Oh, oh, oh, oh, oh, oh, oh
I quickly come to my senses. I realize there are only seven “ohs” when there should be eight or nine, that the music is generic, dull, stadium rock. I also begin to understand that by liking Journey, even for a few seconds, I have demonstrated that I’m a dull, tawdry person with little or no taste. That I can actually feel emotion while listening to “Wheel in the Sky” is perhaps part of the reason I’ve ended up washing dishes at the age of 50, that my inability to connect with women has its origins in the way they can always detect emotional mediocrity in the male sex. I was, as a younger man, just perhaps, superficially attractive, but women would somehow always know that my conception of romance often resembled an REO Speedwagon song.
And I’m gonna keep on lovin you cause it’s the only thing I wanna do. The hell you are you boring ass suburban white loser. Get the hell out of my face before I call a cop.
The final epiphany comes during the eighth or ninth rotation of “Don’t Stop Believing,” usually at the end of the night. It’s only then that I realize I’m in hell. I’ve washed my 500th load of dishes. The prosperous bourgeoisie in the dining room have eaten the final meal of the night. A brief flicker of hope perhaps flits before me. Someday I think, it will all be over. I’ll be dead. My consciousness will be extinguished. I will be out of my misery. Then Steve Perry, like the devil emerging from the mist, crushes my soul completely.
Some will win
Some will lose
Some were born to sing the blues
Oh, the movie never ends
It goes on and on and on and on
Walking home from work, during that brief reprieve from labor we proletarians gets to drink ourselves to sleep, I begin to realize just how important good art, and good music are, not to the rich and privileged, but to the working class. I realize that during the day, something good occasionally slipped through the censors at Clear Channel. I grew up listening to Manfred Mann’s cover of Bruce Springsteen’s “Blinded by the Light.” It’s dull stadium rock, but some of the complexity of the lyrics still manages to come to the surface.
“Some brimstone baritone anti-cyclone rolling stone preacher from the East, he says dethrone the dictaphone, hit it in its funny bone, that’s where they expect it least.”
Just for a moment I can see the nineteen or twenty year old Springsteen on the boardwalk at Asbury Park, or maybe in the East Village, buttonholed by the kind of marginally homeless weirdo that often gravitates to a young man who, looking for something to do on a Friday night and finding nothing, is willing to listen to anybody will will talk to him. I begin to see the connections begin the black church and the birth of rock and roll, the idea of the singer as preacher. I wonder if Springsteen himself made the same connection and decided to pay homage to whoever it was in one of his songs. I wonder who it was.

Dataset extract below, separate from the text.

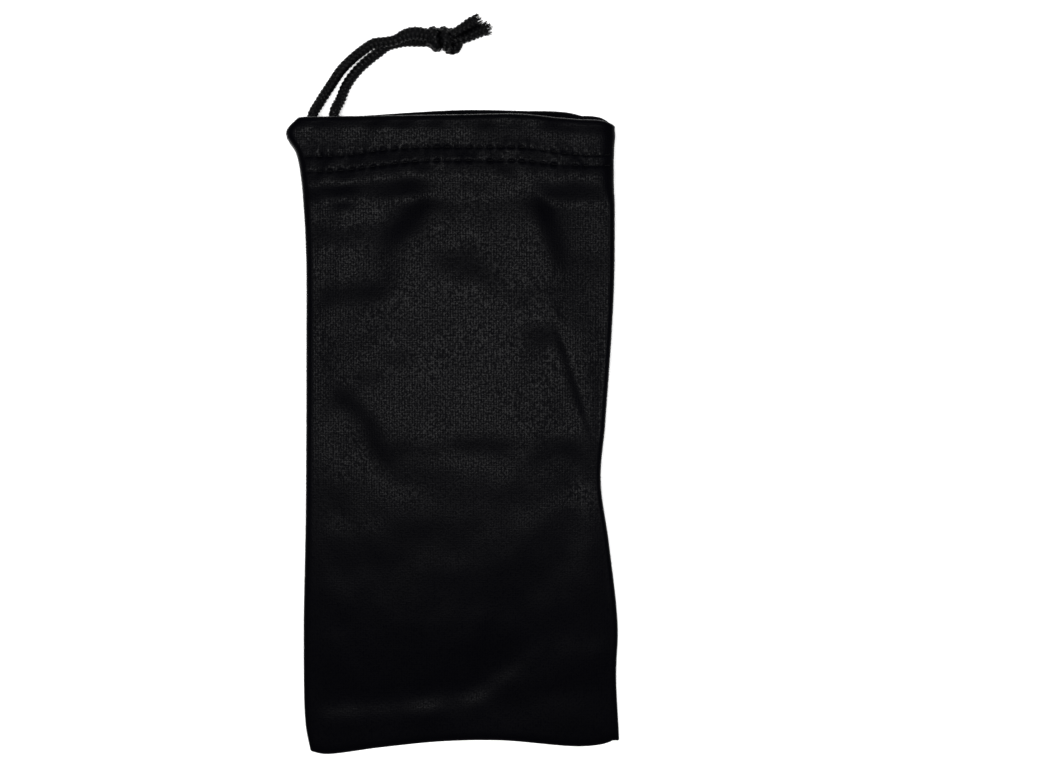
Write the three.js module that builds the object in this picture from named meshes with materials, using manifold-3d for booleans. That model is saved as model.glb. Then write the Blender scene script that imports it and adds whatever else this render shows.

Yes, everybody who heard Blinded by the Light in the 1970s thought it said “dressed up like a douche” instead of “cut loose like a deuce” but mishearing song lyrics isn’t always a bad thing. Teenage kids in the 70s who heard Kiss’s lyrics “I want to rock and roll all day and party every night” as “part of every night” demonstrated they had an inward urge for moderation. Occasionally the Clear Channel Station at the restaurant will play “Bye Bye Love” by The Cars. It’s a breakup sarcastic, pessimistic, breakup song, and most of the lyrics are simply bad, but for some reason I hear it as “my love my love,” almost as if it were a Paul McCartney song about how “my love does it better.” What’s more, while the lyrics of “Bye Bye Love” are as bad as any song by Journey the music is interesting and complex. After many hours of brutal labor, my mind, out of necessity, responding to the music and not the lyrics, transforms a vapid breakup song into a romantic ode to “my love my love.” Suddenly I understand something about American culture. The music of the 1960s was genuinely dangerous, not because it was angry or rebellious, but because it was Utopian. Radicalism in the form of popular culture become a genuine, mass movement. It let you imagine a better world. It gave the promise of romance, community, transcendence. It died before I was old enough to understand it, played out, and recycled into dull stadium rock, and banal “edgy” heavy metal.
The music that at one time gave the promise of liberation is now part of the landscape of our oppression. I look back at myself as a youth, and begin to understand why, in my senior year of high school, I only listened to classical music, why I refused to turn on MTV or the radio. When I get home, I shower, sit back, open a can of beer, and put on Mozart.